Georgie agrees to sell the now champion horse back to her ex. With the proceeds all three agree to save the foundation and as they drive to the foundation broke, Jez and Dylan realise they have finally found their stately home.

==Cast==

- Dan Futterman as Dylan
  - Jacob Macoby as 8-year-old Dylan
- Stuart Townsend as Jez
  - Myles Anderson as 8-year-old Jez
- Kate Beckinsale as Georgie
- Dominic Mafham as Roger
- Tom Chadbon as Mr. Greenaway
- Phyllis Logan as Mrs. Ross
- Peter Capaldi as Mr. Gilzean
- Geoffrey Whitehead as Horse owner
- Ralph Ineson as Mr. Ray
- Nicola Duffett as Mrs. Ray
- Annette Crosbie as Mrs. Cummins
- Nicholas Woodeson as Mr. Collyns
- Jane Lapotaire as Dylan's headmistress
- Rowena Cooper as Jez's teacher
- John Clegg as Vicar

==Production==
The film was shot in the autumn of 1996 (August–October). Most filming took place at Shepperton Studios and outside street locations in north London. Alexandra Palace features in one notable scene. The gas holder in which Dylan and Jez live no longer exists, having been situated in Mill Hill East up to the early 2000s. The crematorium scene was filmed in Garston, west Hertfordshire. The film would eventually make its nationwide screening in October 1997.

==Reception==
The film opened in Norway on 22 August 1997 and grossed $65,030 for the week from 10 screens to place 14th at the Nordic box office. It held its own commercially in the UK on its release on 17 October 1997. It opened in third place at the UK box office with an opening weekend gross of £806,605 from 205 screens, the third biggest opening for a British film for the year after Bean and The Full Monty. It opened the same weekend in Germany where it finished 12th at the German box office with an opening weekend gross of $224,382 over the 4-day holiday weekend. Reviews at the time singled out Townsend for praise but felt the narrative contained one twist and turn too many. Others suggested the film was merely an 'Ealing Comedy' in modern form and lacked modern characterization. The 'soft comedic focus' however had been a deliberate plan by the production team who wanted to avoid the socio-political realism in comedies like Brassed Off and The Full Monty.
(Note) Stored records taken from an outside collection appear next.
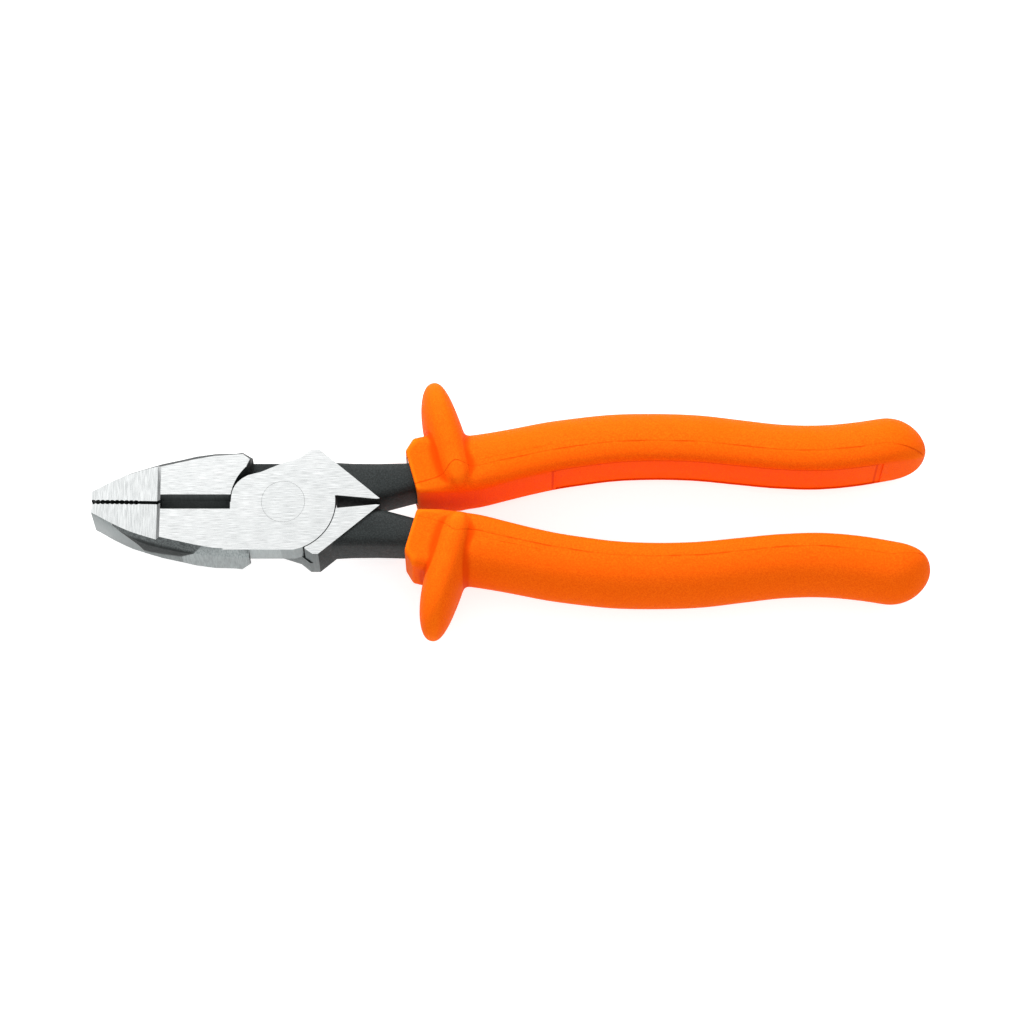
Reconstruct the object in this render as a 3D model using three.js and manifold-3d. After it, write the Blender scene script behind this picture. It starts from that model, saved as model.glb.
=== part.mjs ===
// Insulated lineman pliers, millimetres, +Z up.
// The pivot axis is the Z axis, the nose points to -X and the handles to +X.
// z = 0 is the ground face of the head that lies downward.
// The two forgings are the same piece: one is the other turned half round about X.
import * as THREE from "three";
import { mergeVertices } from "three/addons/utils/BufferGeometryUtils.js";
import Module from "manifold-3d";

const wasm = await Module();
wasm.setup();

// Head
const HEAD_HALF = 8; // half the thickness over the ground faces
const PART_GAP = 0.1; // from the closed parting plane to each knife
const LAYER_GAP = 0.15; // from the mid-plane to each cheek
const DISC_R = 15.0; // round end of a cheek
const SEAT_R = 15.28; // round seat that a cheek turns in
const NECK_HALF = 14.65; // half-width of the neck between jaw and joint
const SHOULDER_X = -9.5; // where the jaw's side ends
const SHOULDER_HALF = 16.25;
const FACES_PAST = 1; // how far a cutter runs past the ground faces

// Jaws: [x, half-width at the mid-plane, half-width at the face, face height over the mid-plane, side height]
const NOSE_X = -55.1;
const STEP_X = -35.3; // rear end of the nose, where the ground face steps up
const JAW_STATIONS = [
  [NOSE_X, 3.4, 3.2, 7.55, 7.0],
  [-53.6, 4.3, 4.0, 7.6, 6.7],
  [-50, 6.6, 6.0, 7.55, 6.0],
  [-47, 8.2, 7.5, 7.45, 5.8],
  [-44, 9.8, 8.8, 7.3, 5.2],
  [-41, 11.1, 9.8, 7.15, 4.2],
  [-38.4, 12.0, 10.6, 7.05, 4.1],
  [-36.3, 12.55, 11.2, 6.9, 4.3],
  [STEP_X, 12.85, 10.75, HEAD_HALF, 4.4],
  [-29.7, 14.15, 12.05, HEAD_HALF, 4.3],
  [-25.4, 14.95, 13.05, HEAD_HALF, 5.0],
  [-20, 15.6, 14.05, HEAD_HALF, 5.3],
  [-14, 15.95, 14.5, HEAD_HALF, 4.8],
  [SHOULDER_X, SHOULDER_HALF, NECK_HALF, HEAD_HALF, 5.5],
];
// Corner of the jaw's end that the other cheek passes: along the jaw's side and face, below the mid-plane
const JAW_END_CORNER = { outer: [-12.5, -15.1], inner: [-10.15, -13.3] };
const TEETH = 10;
const TOOTH_PITCH = 1.36;
const TOOTH_R = 0.97;
const TOOTH_CENTRE_Y = 0.31;
const TOOTH_CREST = 0.38; // from the parting plane to a tooth's crest
const TEETH_END_X = -41.6;
const RELIEF_DEPTH = 0.5; // of the plain stretch between teeth and knife
const RELIEF_RUN = 0.6; // length of the slope down to it
const TROUGH_HALF = 2.2; // open sides of the cutter, down to the bevels of the knife
const TROUGH_END_X = -15.2;
const TROUGH_END_X_BELOW = -14;
const BEVEL_TOP = 2.25;

// Cheek outline, from its round end to the rear point
const CHEEK_FRONT_X = -17; // inside the jaw
const ROUND_END_DEG = 167;
const CHEEK_HOLLOW = [
  [-13.6, 6.4, -10.4, 8.0],
  [-8.6, 8.6, -6.6, 9.05],
]; // curves: control point, end point
const CHEEK_SLOPE = [
  [-0.4, 11.8],
  [4.8, 13.5],
  [7.7, 15.9],
];
const REAR_POINT = [
  [10.35, 15.9],
  [27.8, 1.0],
  [26.8, 0.85],
  [15.6, 1.95],
];
const REAR_ROUND_DEG = 7.3; // where the round side starts again behind the parting slot
// The rear point in the other layer, beside the seat
const REAR_SIDE = [
  [6.4, 14.3],
  [8.65, 15.9],
];
const REAR_SIDE_DEG = 65;
const REAR_SIDE_TOP = 1;
// What the other cheek needs beside its seat
const JAW_END_OUTLINE = [
  [-10.8, -10.9],
  [-9.9, -12.9],
  [-9.3, -18],
  [0, -18],
  [0, -10.9],
];

// Joint
const RIVET_R = 5;
const RIVET_HEAD_R = 6.2;
const RIVET_HEAD_DEPTH = 1.2;
const RUNNING_CLEARANCE = 0.06;
const ROUND_SEGMENTS = 72;

// Tang: [x, centre y, width, half-thickness, corner radius]
const TANG_STATIONS = [
  [12, 8.0, 9.8, 7.4, 2.0],
  [20, 7.15, 10.9, 7.5, 2.6],
  [27, 6.85, 11.5, 7.5, 2.8],
  [38.3, 8.55, 8.7, 7.4, 2.8],
  [56.8, 13.2, 8.4, 7.0, 2.4],
  [77, 17.9, 8.0, 6.4, 2.0],
  [105.9, 20.8, 7.6, 5.8, 1.5],
  [131.8, 19.1, 7.2, 5.4, 1.5],
  [154.9, 17.6, 6.8, 5.0, 1.5],
  [168, 18.9, 6.2, 4.5, 1.5],
];

const CORNER_STEPS = 4;

// Grip
const INNER_LAYER = 0.8;
const INNER_LAYER_EXTRA = 1.0; // more of it on the outer side
const MOULD_GAP = 0.15;
const LINED_TANG = [6.7, 12.6, 7.5, 2.8]; // at the mouth: centre y, width, half-thickness, corner radius
const LINED_FROM_X = 25;
const SLEEVE_RECESS = 0.3; // of the inner layer behind the mouth
const GRIP_ANGLE = THREE.MathUtils.degToRad(15.5); // of the collar's axis
const MOUTH = new THREE.Vector2(36.6, 9.6); // centre of the mouth
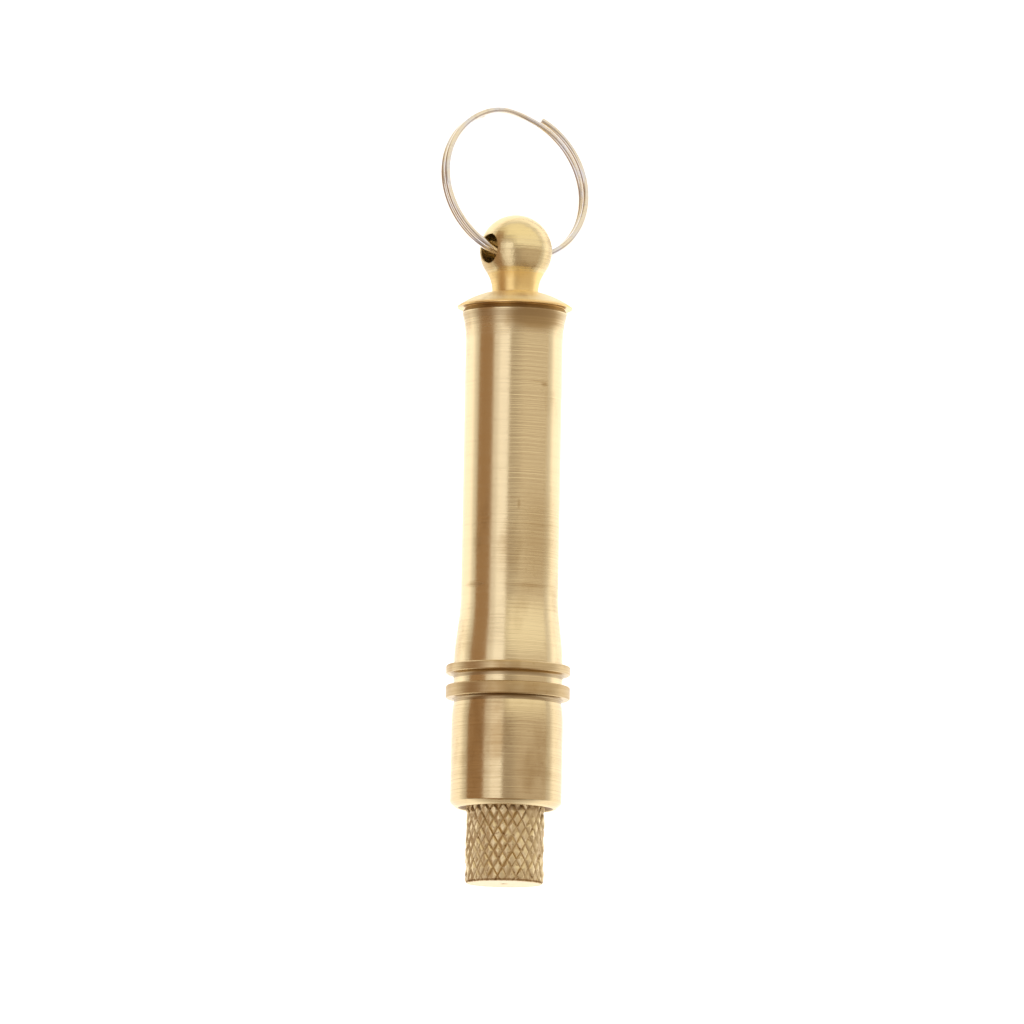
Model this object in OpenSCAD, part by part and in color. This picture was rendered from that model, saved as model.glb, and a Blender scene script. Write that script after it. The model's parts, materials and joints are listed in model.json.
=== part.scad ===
// Pocket string winder for zither strings.
// A turned brass handle with a ball finial and a split key ring keeps a steel winding pin.
// The pin is drawn out by its knurled head, the string's end goes through the hole in its tip,
// and turning the head winds the coil that is slid over the instrument's tuning pin.
//
// Each sub-part is turned about its own +Z, counted from the knurled end face.
// lay() then puts the tool on its side: that axis runs along +Y, ring end last, and the two
// collars rest on Z = 0. The origin is on the table, under the middle of the whole length.

/* [Handle] */
// Diameter of the straight grip
grip_d = 11; // [9.5:0.1:16]
// Length of the straight grip
grip_len = 29; // [24:0.5:50]
// How far the swelling stands out over the grip
swell_rise = 0.65; // [0.3:0.05:2]
// Length of the swelling
swell_len = 8; // [5:0.5:14]
// How far the collars stand out over the swelling
collar_lip = 0.85; // [0.3:0.05:2]
// Radius of the cove under each collar
cove_r = 0.45; // [0.2:0.05:0.6]
// Thickness of the upper collar
upper_collar_t = 1; // [0.7:0.1:3]
// Width of the groove between the collars
groove_w = 1.3; // [0.6:0.1:3]
// Thickness of the lower collar
lower_collar_t = 1.45; // [0.8:0.05:4]
// How far the flare under the cap stands out over the grip
flare_rise = 0.43; // [0.2:0.01:1.5]
// Length of the flare
flare_len = 3.1; // [2:0.1:6]
// Diameter of the bore
bore_d = 6; // [5.2:0.1:7.2]

/* [Ferrule] */
// How far the lower collar stands out over the ferrule
ferrule_step = 0.7; // [0.3:0.05:1.2]
// Length of the ferrule below the lower collar
ferrule_len = 12.4; // [9:0.1:20]
// How far the waist under the collar is cut back
waist_cut = 0.3; // [0.1:0.05:0.6]
// Length of the waist's curve
waist_len = 3.1; // [2:0.1:5]
// Bevel around the mouth
mouth_bevel = 0.6; // [0.3:0.05:0.8]
// Depth of the recess that the head sits in
recess_depth = 2.3; // [1.5:0.1:4]
// Gap around the head in its recess
head_gap = 0.3; // [0.2:0.05:0.6]
// Length of the bush that the pin turns in
bush_len = 9; // [6:0.5:11]
// Wall of the bush
bush_wall = 1.15; // [0.8:0.05:1.4]
// Wall of the threaded sleeve that screws into the barrel
sleeve_wall = 1.2; // [1:0.05:1.6]
// Length of that sleeve
sleeve_len = 8; // [5:0.1:12]

/* [Cap] */
// How far the cap's rim stands out over the flare
rim_lip = 0.57; // [0.2:0.01:1.5]
// Thickness of the rim's edge
rim_edge = 0.15; // [0.1:0.05:0.4]
// Height of the seat under the rim
seat_h = 0.55; // [0.3:0.05:1]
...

A Time Out review (1997) said, "A succession of cameos provides light relief, and the film's saved by the amiable performances of Futterman, Beckinsale and, especially, Townsend."

==Accolades==
Beckinsale was awarded Best Actress for her performance in Shooting Fish at the Sitges - Catalan International Film Festival.

==Soundtrack==
Stefan Schwartz, the director, was looking for an essential nineties feel to the film. The era of Britpop was at its height and this was reflected in a stylish and striking array of tracks for a light comedy film:

1. "Me and You vs the World" - Space
2. "Beautiful Alone" - Strangelove
3. "Day Before Yesterday's Man" - The Supernaturals
4. "Golden Skin" - Silver Sun
5. "Twist" - Symposium
6. "Neighbourhood" - Space
7. "What the World Needs Now Is Love" - Jackie DeShannon
8. "I'm a Better Man (For Having Loved You)" - David McAlmont
9. "Body Medusa (The Leftfield Re-mix)" Supereal
10. "Friends" - The Wannadies
11. "Bluetonic" - The Bluetones
12. "Do You Know the Way to San Jose?" - Dionne Warwick
13. "In Charge" - Dubstar
14. "To Be the One" - Passion Star
15. "In Pursuit of Happiness" - The Divine Comedy
16. "Shooting Fish" - Stanisław Syrewicz

==Home media==
The original 112-minute version of Shooting Fish was released on VHS in the UK in 1998, running to 107 minutes due to PAL speed-up. When released on DVD (and re-released on VHS) in 2001, however, it ran to 99 minutes, equivalent to 103 minutes theatrically. This is apparently the US cinema version, having removed some scenes and dialogue aimed more specifically at British audiences (such as some references to Margaret Thatcher). As of September 2014 it has not been re-released uncut, or in the Blu-ray format.